The Terry Klopfenstein Feed Technology Center has 36 commercial-sized pens, which will house 60 head of cattle across four different housing systems.
“The goal is to do individual management, individual precision technology, look at sensors we can use on cattle, as well as ways to enhance welfare, health or performance,” he adds.
Erickson says from small-scale research to larger pens, the research will be precise, but it will also uncover answers on a larger scale.
“Sometimes people say, ‘Well, that research was done on a smaller scale. That doesn’t apply to our operation.’ So, we’re really excited because we can do things now that are directly applicable. And frankly, some of the questions we’re asking need to be done on a larger scale and with larger groups of cattle,” Erickson says.
Nailing Down Answers About Nutrient Loss
One of the key answers Erickson says they’ll uncover here is ways to reduce nutrient loss from feedyard systems.
“We need to do a better job of conserving nutrients. The focus of that and on everybody’s mind is normally carbon and greenhouse gases,” he says. “Actually, much of our focus here will be that and also nitrogen management. Housing systems offers one of the greatest ways to change that.”
Erickson says a traditional open lot, which is the most common feedyard housing system today, isn’t particularly good at conserving nitrogen. He says placing cattle in deep pit barns is a good way to conserve nitrogen, while also revealing other essential answers.
“If you put cattle in these barns, you get to control the elements. So in the summertime there’s less heat stress, and in winter time we have less cold stress. But they’re also crowded in there pretty good. So, we’re looking at how do the cattle perform and behave in those systems, and how we can manage nutrients in those systems compared to traditional open lots,” says Erickson.
From cattle performance in the heat or the cold, to researching how to keep cattle out of the mud, Erickson says the research that will be done at the University of Nebraska will happen year-round.
“A lot of producers have been asking if we can put cattle on concrete, and traditional concrete is very expensive. But there’s a new approach for solid surface pens called roller-compacted concrete. From a research facility perspective, I believe we will be the first place in the world to be able to compare commercial performance in that type of setting,” he says.
Answering a Burning Question about Cattle Emissions
While the research will find answers for feedlots in the U.S., other studies ongoing here at the University of Nebraska are finding answers that could be valuable worldwide.
“There’s a lot of global concern about how much cattle are actually contributing to global warming. We’re trying to answer that question and get involved with actually quantifying those emissions, because there’s not a lot of research out there that actually tells us what the cattle are emitting.
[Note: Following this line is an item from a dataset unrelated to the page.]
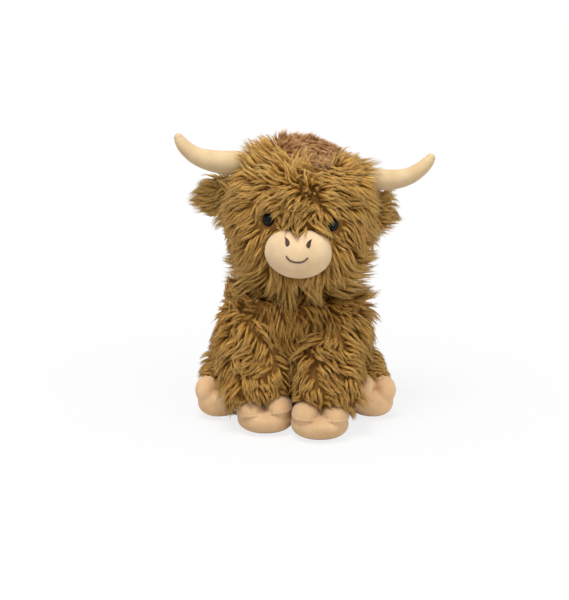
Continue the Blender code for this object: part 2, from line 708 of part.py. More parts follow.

It’s a lot of predictions or estimates at this point,” says Rebecca McDermott, a PhD student in beef cattle nutrition at UNL.
Quantifying greenhouse gas emissions of cattle grazing pasture is the topic of her research, but her classroom is far from a traditional setting. Instead, her classroom is a 27-acre brome grass pasture where you’ll find cattle grazing with GPS collars.
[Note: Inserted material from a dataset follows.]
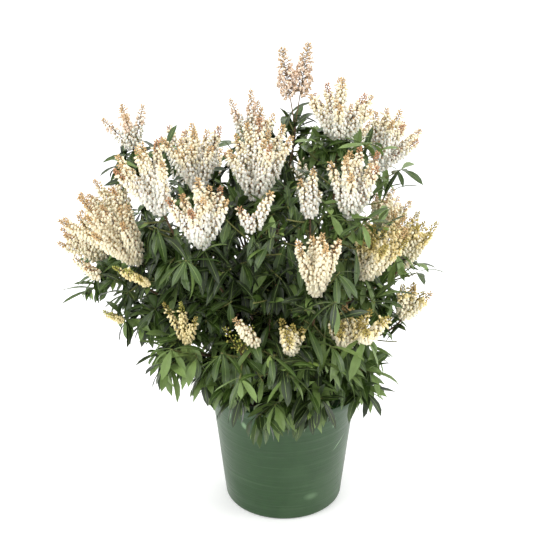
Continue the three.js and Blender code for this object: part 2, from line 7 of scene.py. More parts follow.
import json
import logging
import math
from collections import defaultdict
from collections.abc import Callable, Sequence
from dataclasses import dataclass, field
from enum import Enum

import bmesh
import bpy
import numpy as np
from bmesh.types import BMesh
from bpy.types import Material, Mesh, Node, NodeSocket, Object
from mathutils import Matrix, Vector, noise
from numpy.random import Generator, default_rng

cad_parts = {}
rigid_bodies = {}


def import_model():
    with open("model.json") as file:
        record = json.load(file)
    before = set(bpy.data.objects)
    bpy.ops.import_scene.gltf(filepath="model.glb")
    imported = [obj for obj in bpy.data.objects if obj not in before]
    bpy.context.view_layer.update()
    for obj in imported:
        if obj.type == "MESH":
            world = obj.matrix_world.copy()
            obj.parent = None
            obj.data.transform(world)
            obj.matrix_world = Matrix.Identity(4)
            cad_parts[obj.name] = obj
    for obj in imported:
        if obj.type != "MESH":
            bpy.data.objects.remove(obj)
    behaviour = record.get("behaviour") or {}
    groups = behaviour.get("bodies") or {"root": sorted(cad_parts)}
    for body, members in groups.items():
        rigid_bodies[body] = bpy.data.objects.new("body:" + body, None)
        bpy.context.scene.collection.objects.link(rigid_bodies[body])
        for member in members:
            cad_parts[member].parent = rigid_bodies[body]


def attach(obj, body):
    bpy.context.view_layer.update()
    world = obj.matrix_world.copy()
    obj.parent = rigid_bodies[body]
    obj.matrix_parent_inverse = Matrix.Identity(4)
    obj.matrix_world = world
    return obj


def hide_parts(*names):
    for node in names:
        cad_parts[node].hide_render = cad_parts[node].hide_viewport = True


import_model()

log = logging.getLogger("pieris")

MM = 0.001
UP = np.array([0.0, 0.0, 1.0])
ASIDE_UP = UP + np.array([0.01, 0, 0])  # leans, so that no upright twig lies along it
SLANT = np.array([0.3, 0.2, 1.0])
GOLDEN_DEGREES = 137.5
GOLDEN_TURN = math.radians(GOLDEN_DEGREES)
FULL_TURN = 2 * math.pi
MOST_FACES = 190_000  # triangles in one joined piece
FIRST_SEED, SEED_STEP = 101, 17
HEAD_SEED, LEAF_SEED, FLOWER_SEED, SPUR_SEED = 250, 900, 1300, 7000
POT_HEIGHT, LIP_RADIUS, SOIL_TOP, GAP = 262.0, 165.0, 238.0, 0.3  # millimetres
Array = np.ndarray
Pair = tuple[float, float]
Place = tuple[float, float, float]
Colour = tuple[float, ...]


# ---- Numbers and directions --------------------------------------------------------------------
class SeededRandom:
    """The mulberry32 generator, so that the twigs fall where the solids' twigs are."""

    def __init__(self, seed: int) -> None:
        """Starts the sequence at a seed."""
        self.state = seed & 0xFFFFFFFF

    @staticmethod
    def _product(a: int, b: int) -> int:
        """The low 32 bits of a product."""
        return ((a & 0xFFFFFFFF) * (b & 0xFFFFFFFF)) & 0xFFFFFFFF

    def __call__(self) -> float:
        """The next number, from 0 up to 1."""
        self.state = (self.state + 0x6D2B79F5) & 0xFFFFFFFF
        t = self._product(self.state ^ (self.state >> 15), 1 | self.state)
        t = ((t + self._product(t ^ (t >> 7), 61 | t)) ^ t) & 0xFFFFFFFF
        return (t ^ (t >> 14)) / 4294967296

    def between(self, low: float, high: float) -> float:
        """The next number, from low up to high."""
        return low + (high - low) * self()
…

“We have an eddy covariance system that actually measures methane and the CO2 that’s produced by the pasture and the cattle. Then, we can use the location of the cattle, and if they are in this footprint, we can actually determine what those cattle are emitting. So then, we can determine what their actual methane and CO2 emissions are,” she says.
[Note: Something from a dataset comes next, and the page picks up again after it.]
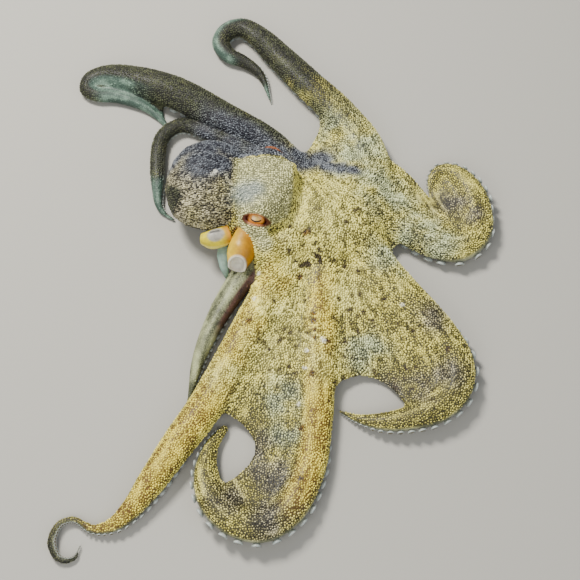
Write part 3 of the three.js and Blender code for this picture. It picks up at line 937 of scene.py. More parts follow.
# Patches of colour that lie across the animal, as (x, y, radius) in mm.
# NAVY patches are partly the dark navy body colour and partly painted shade behind the head and between the
# left arms' roots
NAVY = [(64, 121, 12), (52, 124, 15), (40, 126, 16), (18, 134, 20), (-10, 146, 22), (-36, 150, 22),
        (-60, 136, 26), (-84, 134, 28), (-108, 136, 22), (-62, 162, 18), (-90, 176, 18), (-52, 122, 12),
        (-88, 110, 24), (-70, 108, 18), (-120, 122, 16), (32, 142, 21), (8, 150, 18)]
UMBER = [(-124, 92, 30), (-116, 72, 30), (-96, 62, 28), (-88, 88, 34), (-72, 92, 20), (168, 88, 22),
         (186, 74, 14), (138, -40, 20), (148, -100, 24), (122, -112, 24), (98, -112, 20), (-18, -239, 26),
         (-18, -196, 28), (10, -226, 20), (-56, -220, 22), (-30, -170, 18)]
GREEN = [(84, 118, 30), (76, 98, 22), (70, 156, 40), (48, 190, 34), (52, 124, 22), (98, 100, 40),
         (132, 54, 38), (-8, -120, 28), (-2, -158, 26), (74, -74, 26), (100, 26, 28), (150, 44, 26)]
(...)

The research is five years in the works, and McDermot says they’re already finding impactful insights, including what impact the weather is having on cattle emissions.
“When there’s drought, there’s less biomass or less forage on the field. So that pasture is actually taking up less carbon. Then, the cattle are carbon positive, meaning that they’re contributing carbon to the environment. Whereas, in years where there’s lots of rainfall, lots of forage, lots of biomass, then the pasture is actually taking up more carbon than what the cattle are emitting. So then that system would be actually carbon neutral,” she explains.
A Vision for the Future
From tracking cattle in the pasture, to now being able to track cattle’s feed consumption with individual ID tags in this feeding system, the UNL research could shape the cattle industry in the years ahead.
“When that tag is scanned by the reader, we can decide whether the animal has access to a specific bunk. We’ll also have different diets in these bunks that we can compare,” says Erickson. “So, once that animal’s ID is read, we can allow it to either have access to feed or not, and we can also control for how long.”
Between the Feedlot Technology Center, the two confinement barns in the middle and the processing facility on the end, this state-of-the art feedlot innovation center is truly one of a kind.
“Maybe most importantly, when we do experiments, we get to randomize cattle to different outcome groups. I always joke cattle to cattle can’t lie. So when we do our randomization correctly, however the cattle perform in these two different systems that’s what the two systems tell us, because the cattle can’t fool you,” says Erickson.
Bottom line, Erickson says the work researchers are doing at the new Feedlot Innovation Center will help cattle producers across the country, as the research has real-world application and impacts what producers can adopt tomorrow.